I greatly admire the gritty "noir" novels of Jim Thompson and film director Michael Winterbottom is a class act, too. This title (based on the 1952 novel) was previously filmed in 1976 with Stacy Keach (but, at £69-81, that import DVD is a bit too rich for me).

It's official: my love affair with Staples is now over — they've just sent yet another invoice, to which I've replied (in part):

You have sent me yet another invoice.
I ordered, and paid in full for, eight bookcases.
So far, you've only been able to supply a total of
six that weren't damaged.

I will not pay for damaged goods, ...

<Sigh>

As I was wheeling out...

... the 'black' bin for tomorrow's collection, I spotted this fat little Boris...

Boris

... on his web, slung — if you please — below my washing line in front of shed #1. In other news, the two spare bookcases are now both populated and repositioned in what was Christa's study.

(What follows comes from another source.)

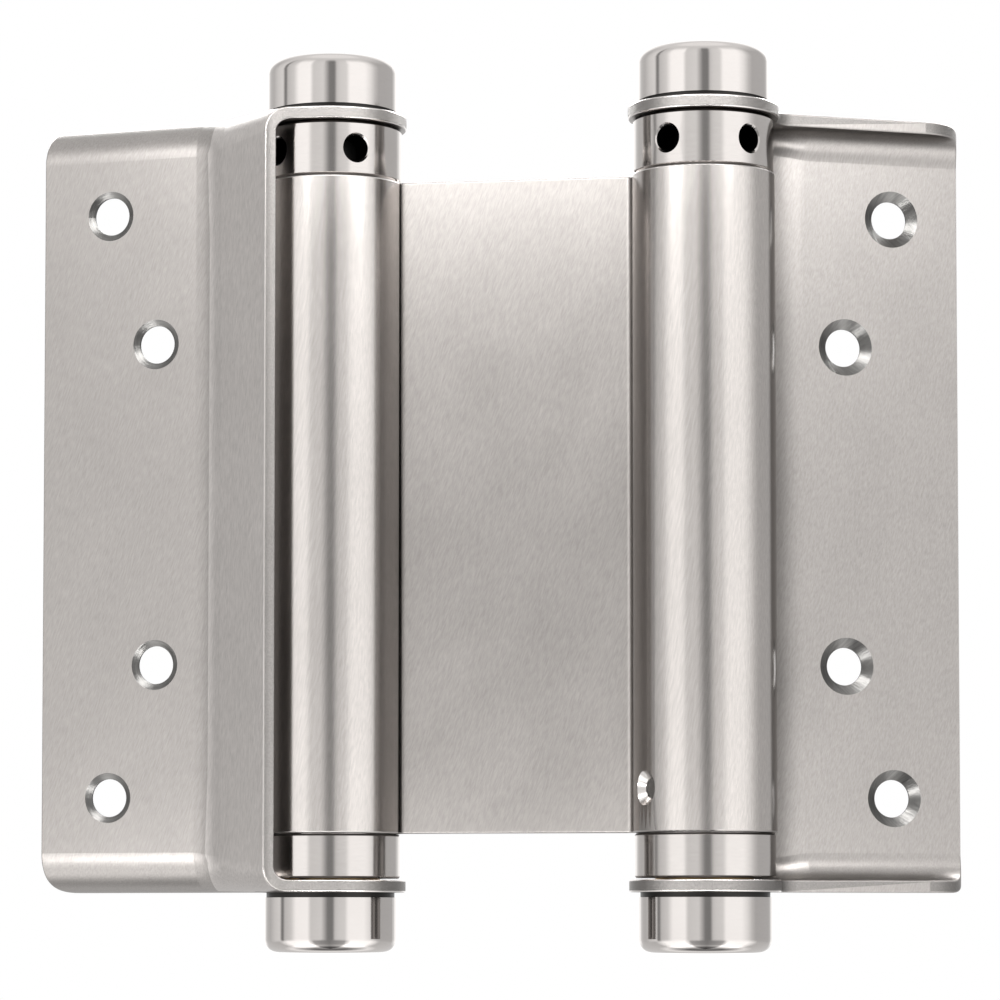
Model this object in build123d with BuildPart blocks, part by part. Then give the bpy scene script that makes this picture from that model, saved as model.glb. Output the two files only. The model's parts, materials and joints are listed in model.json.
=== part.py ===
from build123d import *
import os
from math import acos, asin, atan, atan2, cos, degrees, hypot, sin, sqrt

# A double action cafe door hinge. Two stamped leaves swing on the two rolled tubes of one web plate,
# so the door opens both ways. Millimetres and degrees. The origin is the middle of the jamb leaf's flat
# mounting face, with +Z up along the barrels, and the jamb leaf lies in the XZ plane.

# Sheet and overall sizes
hinge_height = 127.0  # over the outer faces of the ears
sheet = 2.0  # thickness of both leaves
web_sheet = 2.0  # thickness of the web plate
axis_spacing = 61.3  # between the two barrel axes

# The pose it lies in: turns of the web and of the door leaf away from the jamb leaf's plane
web_turn = 11.0
door_turn = 38.2

# Leaf, in its own plan: a runs out from the barrel axis, m towards the mounting face
leaf_reach = 47.9  # barrel axis to the outer end
face_offset = 9.0  # barrel axis to the mounting face
kink_at = 17.8  # where the flat turns into the wall round the barrel
kink_blend = 2.6  # half the length of the rounding there
rim_at = 5.3  # where the wall ends beside the barrel
rim_offset = 15.2
flange_tip = 1.0  # the flanges stop this far short of the barrel axis
flat_bend = 6.5  # outer bend radius of the flanges along the flat
rim_bend = 4.2  # and at the wall's rim
tip_radius = 8.4  # outer corners of the flanges, seen from above
ear_radius = 12.2
ear_blend = 4.0  # concave curve from the round ear to the straight flange
rim_blend = 4.4  # concave curve from the round ear to the wall's rim
sheet_edge = 0.25  # rounding along the cut edges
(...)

There's a third that will soon be behind my chair down here, but I'm taking a brief break from book-shifting. It's 18:39 and a cuppa has just paved the way for my evening meal.

  

Footnote

1  I'm still trying to understand how he doesn't have to walk around on his head.
2  One of my rarest books (#104 of the original 1,000) is The Private Case (1981) by Patrick J Kearney. It's an annotated bibliography of the 'private case' erotica collection in the British Museum library. In its excellent introduction by Gershon Legman (better known, perhaps, for his enormous collections of limericks and 'dirty' jokes) the telling point is made that: "over the years libraries' censorship has paradoxically... had the effect of preserving, in many cases, the very books that would otherwise have been destroyed... preserving one or two rare copies, though many — very many — disappear forever, most of their editions having either been enthusiastically read to death, or purposefully destroyed by agencies entirely outside the libraries' sphere of influence. It is therefore idle to poke the usual good-natured fun at the odd titles bestowed in some of the older libraries on their special sections in which banned or bannable books, mostly about sex, are locked away. For essentially, the libraries' effort is to protect the books for, and sometimes against the readers, and not to protect the readers from the books. This is a point not to be overlooked."